ME: Que mensagem o senhor deixaria para inspirar pesquisadores, empresas e formuladores de políticas a investir em soluções energéticas limpas e inovadoras como a desenvolvida na planta de hidrogênio a partir do etanol?

JM: O hidrogênio não é uma solução única, mas fará parte de um mix energético que vai transformar a forma como produzimos, transportamos e consumimos energia. Minha mensagem é: não esperem o futuro chegar para agir. O momento de investir em inovação sustentável é agora, aproveitando o que o Brasil já tem de melhor — seus recursos renováveis, seu capital humano e sua capacidade científica. Se unirmos esforços, poderemos não apenas ajudar a descarbonizar a economia, mas também criar novos mercados, gerar empregos de qualidade e projetar o país como protagonista da transição energética global.

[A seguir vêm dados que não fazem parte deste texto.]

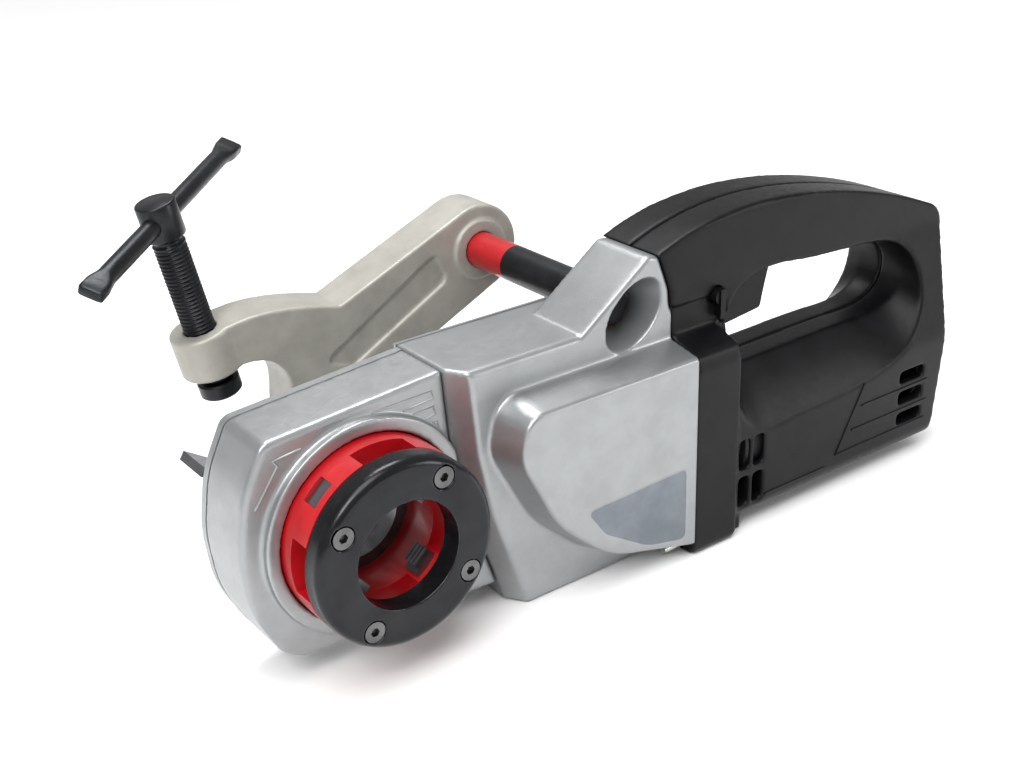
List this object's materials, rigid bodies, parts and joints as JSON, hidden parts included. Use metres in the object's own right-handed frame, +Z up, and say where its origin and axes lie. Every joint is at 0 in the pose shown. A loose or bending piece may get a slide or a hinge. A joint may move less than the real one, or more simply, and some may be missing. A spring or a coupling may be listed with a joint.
{
  "type": "pipe threading machine",
  "caption": "Portable electric pipe threading machine: die head in a cast gear case, D-handle motor housing, and a sliding support arm with a screw clamp that grips the pipe.",
  "frame": {"origin": "on the pipe axis, inside the pipe guide bush, in the middle of the gear case", "axes": "+Y along the pipe from the die head to the support arm, +X along the machine to the handle's rear, +Z up"},
  "size_m": [0.4567, 0.2145, 0.1995],
  "materials": {
    "black_steel": "satin black oxide",
    "bright_steel": "bright zinc",
    "red_paint": "semi-gloss signal red",
    "tool_steel": "ground",
    "gear_steel": "machined",
    "bearing_steel": "ground",
    "bronze": "machined",
    "brass": "machined",
    "silver_paint": "satin silver paint on a casting",
    "raw_aluminium": "as cast",
    "plate_aluminium": "matt anodised",
    "lamination_steel": "stacked sheets",
    "copper_wire": "varnished",
    "copper_bar": "turned",
    "grey_plastic": "matt",
    "black_plastic": "fine texture",
    "black_rubber": "matt",
    "carbon": "matt",
    "grey_paint": "satin warm grey paint on a casting"
  },
  "bodies": {
    "housing": {"drive_bush_front": "bronze", "drive_bush_rear": "bronze", "gear_case": "silver_paint", "case_cover": "silver_paint", "case_cover_screws": "bright_steel", "gearbox_body": "silver_paint", "gearbox_cover": "silver_paint", "gearbox_cover_screws": "bright_steel", "name_plate": "plate_aluminium", "rod_bushes": "bronze", "lay_bearing_front": "bearing_steel", "lay_bearing_rear": "bearing_steel", "mid_bearing_front": "bearing_steel", "mid_bearing_rear": "bearing_steel", "motor_flange": "raw_aluminium", "armature_bearing_front": "bearing_steel", "armature_bearing_rear": "bearing_steel", "stator_core": "lamination_steel", "field_coils": "copper_wire", "brush_holders": "brass", "carbon_brushes": "carbon", "brush_springs": "bright_steel", "handle_shell_front": "black_plastic", "handle_shell_rear": "black_plastic", "handle_screws": "bright_steel", "housing_screws": "bright_steel", "switch_module": "grey_plastic", "trigger_pin": "bright_steel", "cable_gland": "black_rubber"},
    "die_drive": {"die_head_cover": "black_steel", "die_head_screws": "bright_steel", "die_head_body": "red_paint", "chaser_1": "tool_steel", "chaser_2": "tool_steel", "chaser_3": "tool_steel", "chaser_4": "tool_steel", "pipe_guide": "tool_steel", "drive_gear": "gear_steel"},
    "lay_shaft_set": {"lay_shaft": "gear_steel", "lay_gear": "gear_steel"},
    "mid_shaft_set": {"mid_shaft": "gear_steel", "bevel_wheel": "gear_steel"},
    "armature": {"armature_shaft": "gear_steel", "armature_core": "lamination_steel", "armature_windings": "copper_wire", "commutator": "copper_bar", "cooling_fan": "grey_plastic", "bevel_pinion": "gear_steel"},
    "arm": {"support_arm": "grey_paint", "arm_set_screw": "black_steel", "torque_rod": "black_steel", "rod_mark_sleeve": "red_paint", "jaw_insert": "tool_steel"},
    "pad": {"pressure_pad": "black_steel"},
    "clamp_spindle": {"clamp_screw": "black_steel"},
    "cross_bar": {"t_bar": "black_steel"},
    "trigger": {"trigger": "black_plastic"},
    "direction_lever": {"direction_lever": "black_plastic"}
  },
  "joints": [
    {"name": "die_head_spin", "type": "hinge", "parent": "housing", "child": "die_drive", "pos_m": [0, 0, 0], "axis": [0, 1, 0], "continuous": true},
    {"name": "lay_shaft_spin", "type": "hinge", "parent": "housing", "child": "lay_shaft_set", "pos_m": [0.05419, 0, -0.012], "axis": [0, 1, 0], "continuous": true},
    {"name": "mid_shaft_spin", "type": "hinge", "parent": "housing", "child": "mid_shaft_set", "pos_m": [0.08773, 0, -0.022], "axis": [0, 1, 0], "continuous": true},
    {"name": "armature_spin", "type": "hinge", "parent": "housing", "child": "armature", "pos_m": [0.2, -0.01, -0.022], "axis": [1, 0, 0], "continuous": true},
    {"name": "arm_slide", "type": "slide", "parent": "housing", "child": "arm", "axis": [0, 1, 0], "range_m": [-0.055, 0.01]},
    {"name": "clamp_travel", "type": "slide", "parent": "arm", "child": "pad", "axis": [-0.2079, 0, 0.9781], "range_m": [-0.014, 0.0025]},
    {"name": "clamp_turn", "type": "hinge", "parent": "pad", "child": "clamp_spindle", "pos_m": [0, 0.11, 0], "axis": [-0.2079, 0, 0.9781], "range_deg": [-2520, 450]},
    {"name": "cross_bar_slide", "type": "slide", "parent": "clamp_spindle", "child": "cross_bar", "axis": [0.7708, 0.6157, 0.1638], "range_m": [-0.0607, 0.0475]},
    {"name": "trigger_squeeze", "type": "hinge", "parent": "housing", "child": "trigger", "pos_m": [0.21, -0.0075, 0.07], "axis": [0, -1, 0], "range_deg": [0, 8], "stiffness_Nm_per_rad": 1.4, "springref_deg": -2.86},
    {"name": "direction_switch", "type": "hinge", "parent": "housing", "child": "direction_lever", "pos_m": [0.197, -0.026, 0.06], "axis": [0, 1, 0], "range_deg": [-12, 12]}
  ],
  "couplings": [
    {"joint": "lay_shaft_spin", "follows": "die_head_spin", "ratio": -4.2857},
    {"joint": "mid_shaft_spin", "follows": "die_head_spin", "ratio": 7.7143},
    {"joint": "armature_spin", "follows": "die_head_spin", "ratio": -27.771},
    {"joint": "clamp_turn", "follows": "clamp_travel", "rad_per_m": 3141.6}
  ]
}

Uma linha de transmissão entre o passado e o futuro

Um dos compromissos centrais da Memória da Eletricidade é registrar avanços, inovações e marcos que transformam o setor energético brasileiro, como este projeto, que representa um passo decisivo para reduzir a dependência de combustíveis fósseis e acelerar a transição para uma matriz limpa. Para conhecer outros momentos que marcaram a evolução da energia no país, consulte nosso acervo e explore a história rica e diversa do setor.

Julio Meneghini 

Professor Titular de Aplicações e Princípios em Engenharia Mecânica, Escola Politécnica, Universidade de São Paulo, Doutor em Aeronáutica, Imperial College – Universidade de Londres (1993). DIC-Diploma do Imperial College em Engenharia Aeronáutica (1993). Livre Docente em Mecânica dos Fluidos, Universidade de São Paulo – USP (2002). Mestre em Ciências em Engenharia Mecânica pela USP (1989). Possui graduação em Física (bacharelado) pelo Instituto de Física da USP (1989) e em Engenharia Civil (EEM, 1984). É bolsista CNPq (PQ) nível 1A.

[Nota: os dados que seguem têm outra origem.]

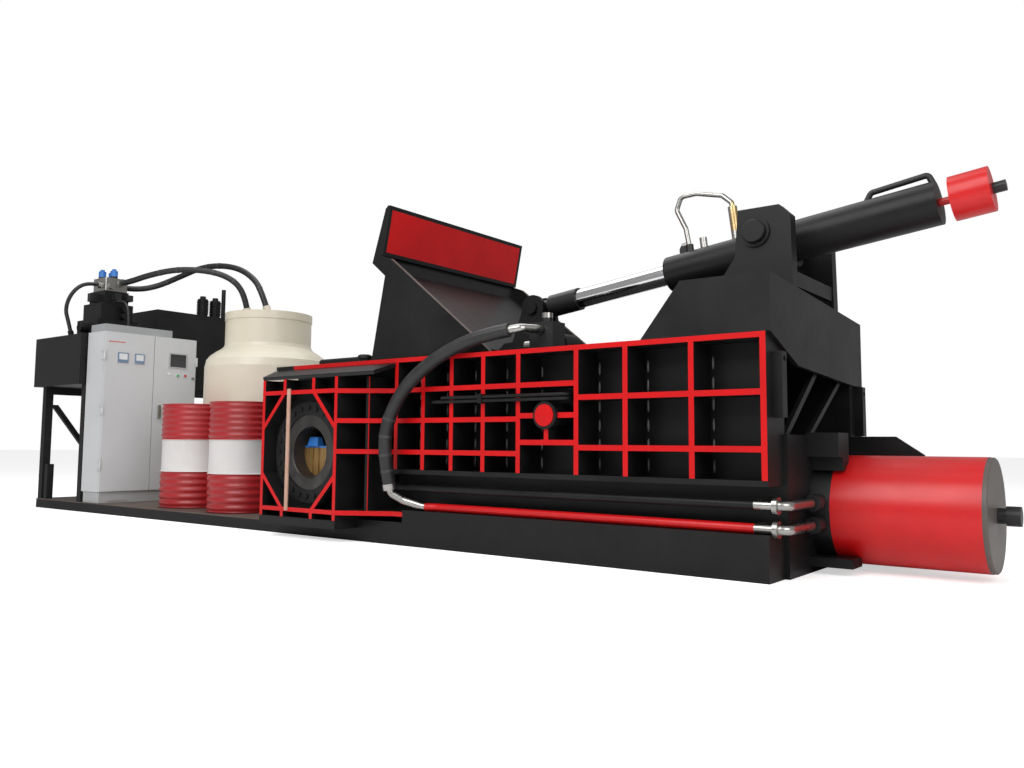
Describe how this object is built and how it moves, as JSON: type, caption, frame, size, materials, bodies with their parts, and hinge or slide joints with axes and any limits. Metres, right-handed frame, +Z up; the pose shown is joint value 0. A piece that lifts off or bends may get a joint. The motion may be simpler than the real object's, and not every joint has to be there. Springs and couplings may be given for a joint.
{
  "type": "recycling baler",
  "caption": "Horizontal recycling baler with a hinged press lid and its cylinder, bolted side port, main ram, oil tank on legs, cabinet, cooling tower and drums on one base.",
  "frame": {"origin": "middle of the underside of the base, between the ends of the steel base and on the machine's middle plane", "axes": "+X along the machine to the main cylinder, +Y away from the front with the side port, +Z up"},
  "size_m": [8.352, 1.8502, 2.4107],
  "materials": {
    "black_paint": "satin",
    "red_paint": "gloss",
    "deck_paint": "matt",
    "cabinet_grey": "satin",
    "crown_grey": "matt",
    "steel": "satin",
    "dark_steel": "matt",
    "chrome": "polished",
    "cream_shell": "gloss",
    "drum_red": "satin",
    "blue_plastic": "satin",
    "guide_brown": "satin",
    "strip_tan": "matt",
    "hose_rubber": "matt",
    "button_green": "gloss",
    "button_red": "gloss"
  },
  "bodies": {
    "baler": {"skid_frame": "black_paint", "deck_plate": "deck_paint", "press_base": "black_paint", "chamber_liners": "dark_steel", "front_wall": "black_paint", "rear_wall": "black_paint", "end_wall": "black_paint", "roof_plates": "black_paint", "port_frame": "black_paint", "port_roof": "black_paint", "port_bolt_ring": "black_paint", "port_ring": "dark_steel", "guide_sheet": "guide_brown", "blue_cap": "blue_plastic", "gauge_strip": "strip_tan", "door_posts": "black_paint", "main_cylinder": "red_paint", "cylinder_mount": "black_paint", "top_stand": "black_paint", "trunnion_brackets": "black_paint", "hinge_blocks": "black_paint", "sight_port": "red_paint", "red_pipe": "red_paint", "black_pipes": "black_paint", "pipe_fittings": "steel", "oil_tank": "black_paint", "tank_legs": "black_paint", "pump_motors": "black_paint", "valve_stack": "black_paint", "valve_manifold": "steel", "solenoid_caps": "blue_plastic", "return_filters": "black_paint", "cabinet_body": "cabinet_grey", "cabinet_crown": "crown_grey", "cooling_tower": "cream_shell", "drum_left": "drum_red", "drum_right": "drum_red", "main_hose": "hose_rubber", "tower_hose_near": "hose_rubber", "tower_hose_far": "hose_rubber", "valve_hose": "hose_rubber"},
    "lid": {"lid_frame": "black_paint", "sign_board": "red_paint", "press_box": "black_paint"},
    "lid_cylinder": {"lid_barrel": "black_paint", "trunnion_ring": "black_paint", "lid_cap": "red_paint", "lid_pipework": "steel"},
    "lid_rod_body": {"lid_rod": "chrome"},
    "main_ram_body": {"main_ram": "steel"},
    "side_ram_body": {"side_ram": "dark_steel"},
    "discharge_door": {"rear_door": "black_paint"},
    "latch": {"door_latch": "red_paint"},
    "left_door": {"cabinet_door_left": "cabinet_grey"},
    "right_door": {"cabinet_door_right": "cabinet_grey"},
    "handle": {"cabinet_handle": "steel"},
    "green_button": {"start_button": "button_green"},
    "red_button": {"stop_button": "button_red"},
    "fan": {"tower_fan": "steel"},
    "plunger": {"limit_plunger": "black_paint"}
  },
  "joints": [
    {"name": "lid_hinge", "type": "hinge", "parent": "baler", "child": "lid", "pos_m": [2.25, 0, 1.258], "axis": [0, 1, 0], "range_deg": [0, 55]},
    {"name": "cylinder_tilt", "type": "hinge", "parent": "baler", "child": "lid_cylinder", "pos_m": [3.475, 0, 1.78], "axis": [0, 1, 0], "range_deg": [0, 9.5]},
    {"name": "lid_rod_slide", "type": "slide", "parent": "lid_cylinder", "child": "lid_rod_body", "axis": [0.9914, 0, 0.1305], "range_m": [0, 0.46]},
    {"name": "main_ram_slide", "type": "slide", "parent": "baler", "child": "main_ram_body", "axis": [-1, 0, 0], "range_m": [0, 1.1]},
    {"name": "side_ram_slide", "type": "slide", "parent": "baler", "child": "side_ram_body", "axis": [0, 1, 0], "range_m": [0, 1.04]},
    {"name": "rear_door_hinge", "type": "hinge", "parent": "baler", "child": "discharge_door", "pos_m": [0.925, 0.655, 0.65], "axis": [0, 0, -1], "range_deg": [0, 100]},
    {"name": "latch_turn", "type": "hinge", "parent": "discharge_door", "child": "latch", "pos_m": [0.11, 0.69, 0.59], "axis": [0, 1, 0], "range_deg": [0, 90]},
    {"name": "left_door_hinge", "type": "hinge", "parent": "baler", "child": "left_door", "pos_m": [-2.494, -0.778, 0.9], "axis": [0, 0, -1], "range_deg": [0, 110]},
    {"name": "right_door_hinge", "type": "hinge", "parent": "baler", "child": "right_door", "pos_m": [-2.494, 0.156, 0.9], "axis": [0, 0, 1], "range_deg": [0, 60]},
    {"name": "handle_turn", "type": "hinge", "parent": "right_door", "child": "handle", "pos_m": [-2.5, -0.233, 0.975], "axis": [1, 0, 0], "range_deg": [0, 90]},
    {"name": "start_press", "type": "slide", "parent": "right_door", "child": "green_button", "axis": [-1, 0, 0], "range_m": [0, 0.004], "stiffness_N_per_m": 400},
    {"name": "stop_press", "type": "slide", "parent": "right_door", "child": "red_button", "axis": [-1, 0, 0], "range_m": [0, 0.004], "stiffness_N_per_m": 400},
    {"name": "fan_spin", "type": "hinge", "parent": "baler", "child": "fan", "pos_m": [-1.555, 0.3, 1.64], "axis": [0, 0, 1], "continuous": true},
    {"name": "plunger_press", "type": "slide", "parent": "baler", "child": "plunger", "axis": [0, 0, -1], "range_m": [0, 0.006], "stiffness_N_per_m": 3000}
  ],
  "couplings": [
    {"joint": "cylinder_tilt", "follows": "lid_hinge", "ratio": 0.17},
    {"joint": "lid_rod_slide", "follows": "lid_hinge", "m_per_rad": 0.455}
  ]
}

Tem atuado em projetos de pesquisa em Engenharia Aeronáutica, Mecânica, Naval e Oceânica, como coordenador ou consultor. Suas principais áreas de interesse são investigações com foco em desprendimento de vórtices, vibração induzida por vórtices, dinâmica de fluidos computacional, fluxo de corpos blefes e aeroacústica. Atuou como Pesquisador Associado do Departamento de Aeronáutica-Imperial College em 1995. Desde 1994, é membro acadêmico do Departamento de Engenharia Mecânica da Escola Politécnica da Universidade de São Paulo (EPUSP).

É Diretor Científico do Centro de Pesquisa para Inovação em Gás (RCGI), patrocinado pela FAPESP-SHELL. É coordenador do Grupo de Pesquisa Fluid & Dynamics (NDF) da EPUSP. É autor ou coautor de mais de 130 artigos publicados. Tem coordenado projetos de pesquisa patrocinados pela Petrobras, Shell, Embraer, Fapesp, Finep/CTPetro, CNPq/CTPetro, Voith-Siemens, British Petroleum (BP), Oxiteno e BG-Group. Foi nomeado em julho de 2017 Membro Titular da Academia de Ciências do Estado de São Paulo – “Academia de Ciências do Estado de São Paulo” – ACIESP.

Atualmente é responsável pelos cursos de graduação em Mecânica dos Fluidos II e Aerodinâmica da EPUSP. Também é responsável pelos cursos de pós-graduação de Disposição de Vórtices, Vibração Induzida por Fluxo, Estabilidade Hidrodinâmica e Dinâmica Molecular (Fluxo Nano e Microfluido) da EPUSP.